Ted Sale

Personal information
- Full name: Edward Little Sale
- Born: 17 June 1871 Attercliffe, Sheffield, Yorkshire, England
- Died: 2 September 1920 (aged 49) Aldington, Kent, England
- Relations: George Abell (nephew)

Domestic team information
- 1898–99 to 1903–04: Europeans

Career statistics
| Competition | First-class |
| Matches | 8 |
| Runs scored | 289 |
| Batting average | 19.26 |
| 100s/50s | 0/2 |
| Top score | 93 |
| Balls bowled | 304 |
| Wickets | 4 |
| Bowling average | 41.75 |
| 5 wickets in innings | 0 |
| 10 wickets in match | 0 |
| Best bowling | 1/8 |
| Catches/stumpings | 6/– |
- Source: Cricinfo, 10 March 2022

= Ted Sale =

English cricketer (1871–1920)

Edward Little Sale (17 June 1871 – 2 September 1920) was an English cricketer. While working in the Indian Civil Service he played eight matches of first-class cricket in India for the Europeans between 1898 and 1903.

==Life and career==
Sale was born in Yorkshire and educated at Marlborough College, Bury St Edmunds School and Clare College, Cambridge. He worked as assistant collector and magistrate in Bombay from 1894 to 1902, and then as a forestry settlement officer. He married Constance Abell in Painswick, Gloucestershire, in 1908. Their nephew Sir George Abell was also a civil servant and first-class cricketer in India and England.

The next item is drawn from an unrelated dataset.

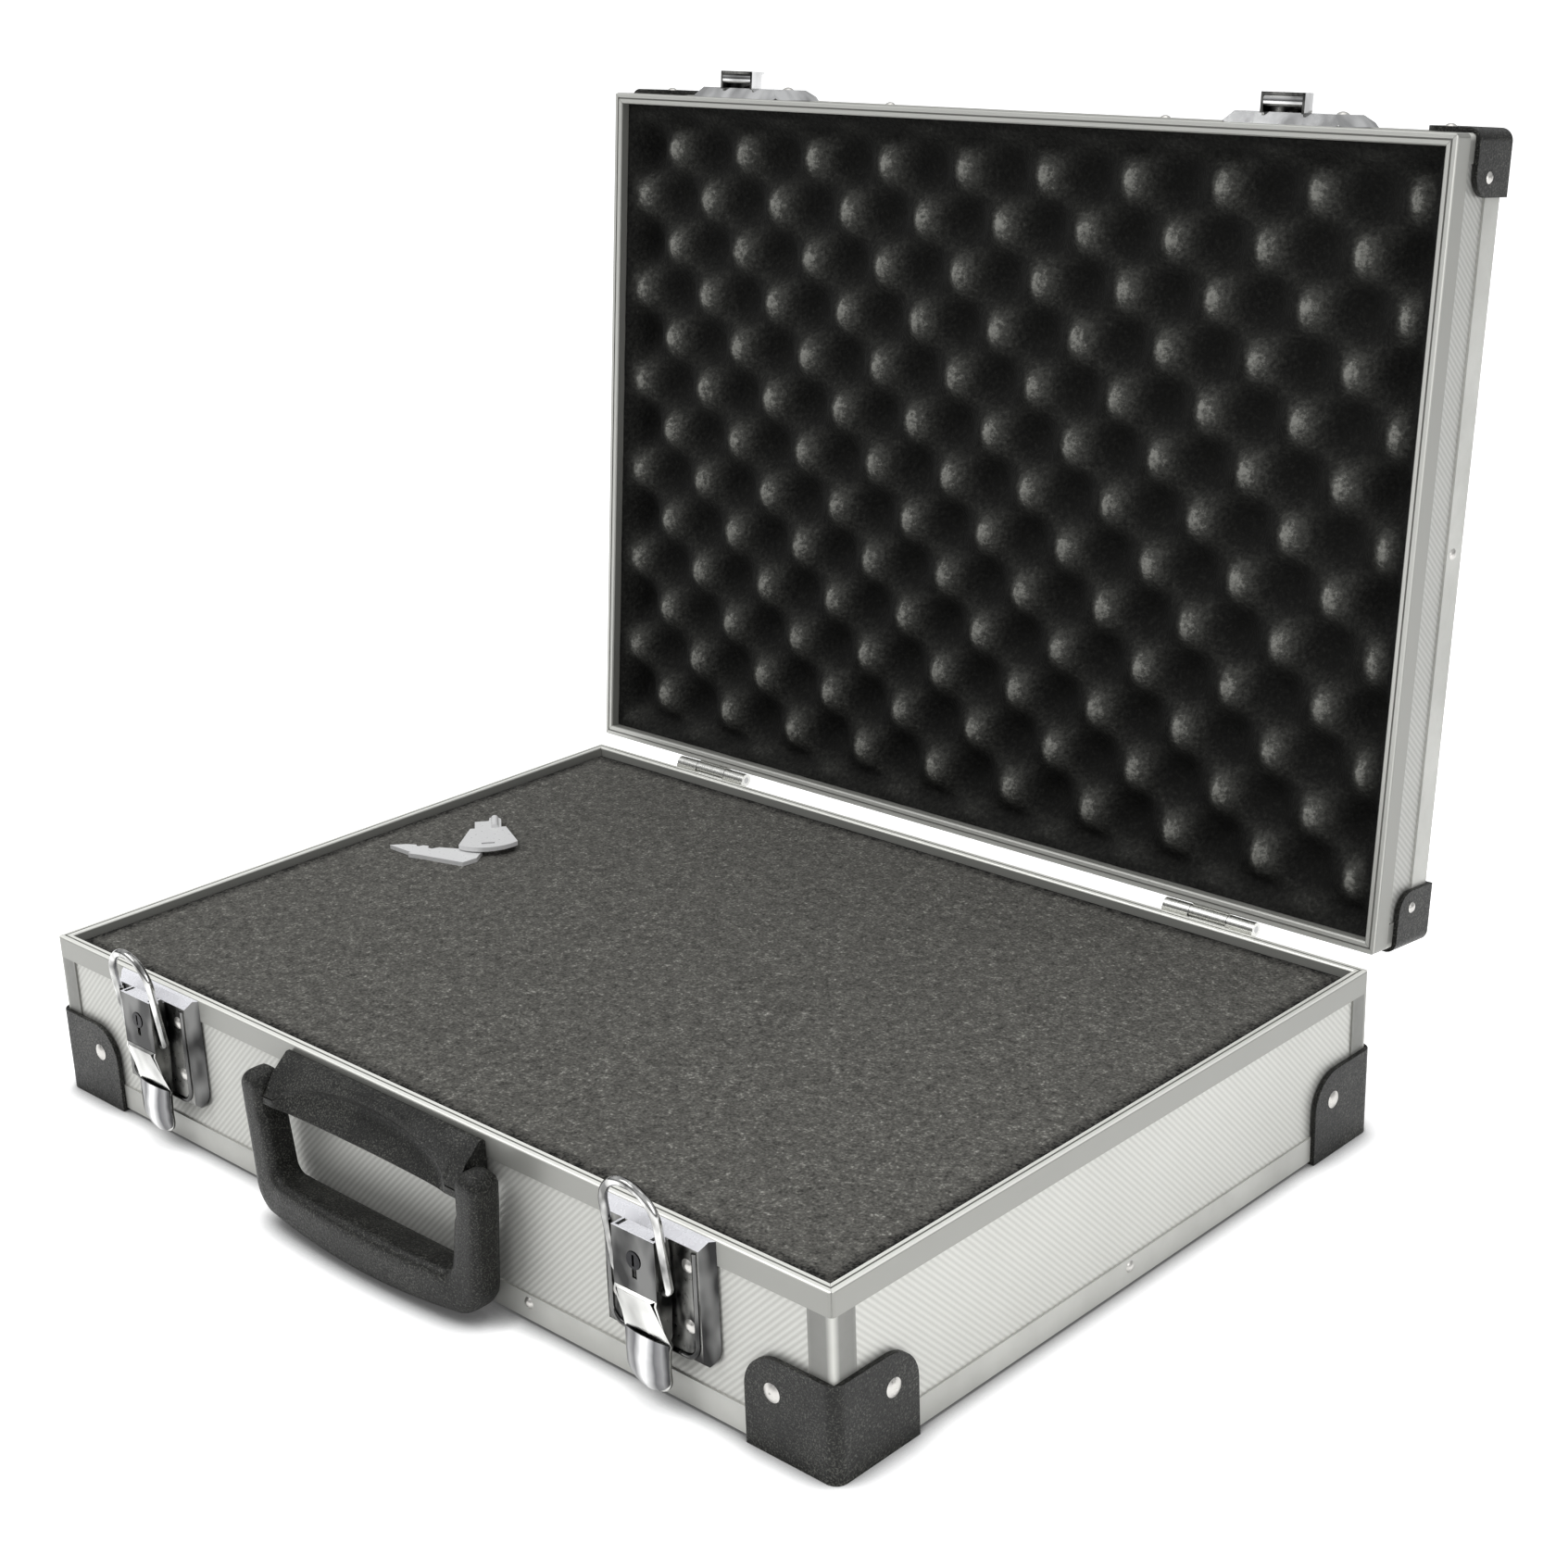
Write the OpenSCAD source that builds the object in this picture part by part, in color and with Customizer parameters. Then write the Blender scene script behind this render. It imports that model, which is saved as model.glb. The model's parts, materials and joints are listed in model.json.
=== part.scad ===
// Hard case for a laptop, drawn with its lid open against the hinge stop.
// X runs along the front, Y from the front wall to the back, Z up from the ground.

/* [Case] */
// Width over the walls
case_w = 450; // [300:1:600]
// Depth over the walls
case_d = 318; // [220:1:450]
// Height of the base rim above the ground
rim_z = 71.1; // [45:0.1:120]
// Height of the lid over its walls
lid_h = 36.5; // [24:0.1:80]
// Gap under the walls, left by the bottom plates of the corner protectors
foot = 1; // [0.6:0.1:3]
// Thickness of the aluminium edge profiles
skin = 0.8; // [0.5:0.1:1.5]
// Thickness of the wall boards
board_t = 3.3; // [2:0.1:6]
// Radius of the upright edges
corner_r = 2; // [0.5:0.1:6]
// Gap between the two rims when the lid is shut
rim_gap = 0.2; // [0.1:0.05:1]
// How far the lid stands open
lid_open = 95.7; // [0:0.1:110]

/* [Edge profiles] */
// Height of the band below each rim
band_h = 9.5; // [5:0.1:20]
// Width of the rim seen from above
rim_w = 4.9; // [3.5:0.1:10]
// Depth of the inner lip of the rim
lip_h = 7; // [2:0.1:12]
// Width of the groove along the rim
groove_w = 0.7; // [0.3:0.1:2]
// Height of the bottom rail above the ground
rail_top = 12; // [8:0.1:30]
// Width of the rail under the bottom board
rail_leg = 12; // [6:0.1:30]
// Width of the corner posts on each wall
post_w = 11; // [6:0.1:25]
// Height of the top rail of the lid
lid_rail_h = 11.6; // [6:0.1:20]
// Width of the open mitre between two sides of a frame
mitre_gap = 0.1; // [0.05:0.01:0.5]

/* [Corner protectors] */
// Thickness of the protectors on the walls
guard_t = 2; // [1:0.1:4]
// Radius of the upright edge of a protector
guard_r = 5; // [2:0.1:12]
// Leg length of the base protectors
guard_leg = 39; // [20:0.5:60]
// Height of the base protectors
guard_h = 37.5; // [15:0.5:60]
// Radius of the free corner of a base protector
guard_arc = 15; // [2:0.5:20]
// Leg length of the lid protectors
lid_guard_leg = 23.3; // [12:0.1:50]
// Height of the lid protectors, without the top plate
lid_guard_h = 23.1; // [12:0.1:34]
// Radius of the free corner of a lid protector
lid_guard_arc = 8.5; // [2:0.5:12]
// Thickness of the top plate of a lid protector
lid_guard_cap = 1.6; // [0.8:0.1:3]
// Distance of a base protector's rivet from the corner
guard_rivet_in = 26.3; // [10:0.1:40]
// Height of a base protector's rivet above the ground
guard_rivet_z = 24.5; // [14:0.1:40]
// Distance of a lid protector's rivet from the corner
lid_rivet_in = 16; // [8:0.1:30]
// Height of a lid protector's rivet above the rim
lid_rivet_z = 23; // [14:0.1:30]

/* [Rivets] */
// Radius of the rivet shanks
shank_r = 1.5; // [1:0.1:2.5]
// Clearance around each shank
shank_gap = 0.05; // [0.02:0.01:0.2]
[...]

At the time of Sale's service in India, first-class cricket in India was restricted to the Bombay Presidency matches between Europeans and Parsees in Bombay and Poona. He was the Europeans' highest scorer in the match in August 1900, although he made only 24 and the Parsees won by 135 runs. A few weeks later he was the Europeans' top scorer again with 84, leading the fightback after a 217-run first-innings deficit to earn a close-fought draw. In the match in September 1901, Sale scored 93, the highest score on either side, when the Europeans defeated the Parsees by 192 runs.

In September 1920, shortly after purchasing an estate at Aldington in Kent, Sale was found shot dead in a nearby wood with a rifle lying beside him.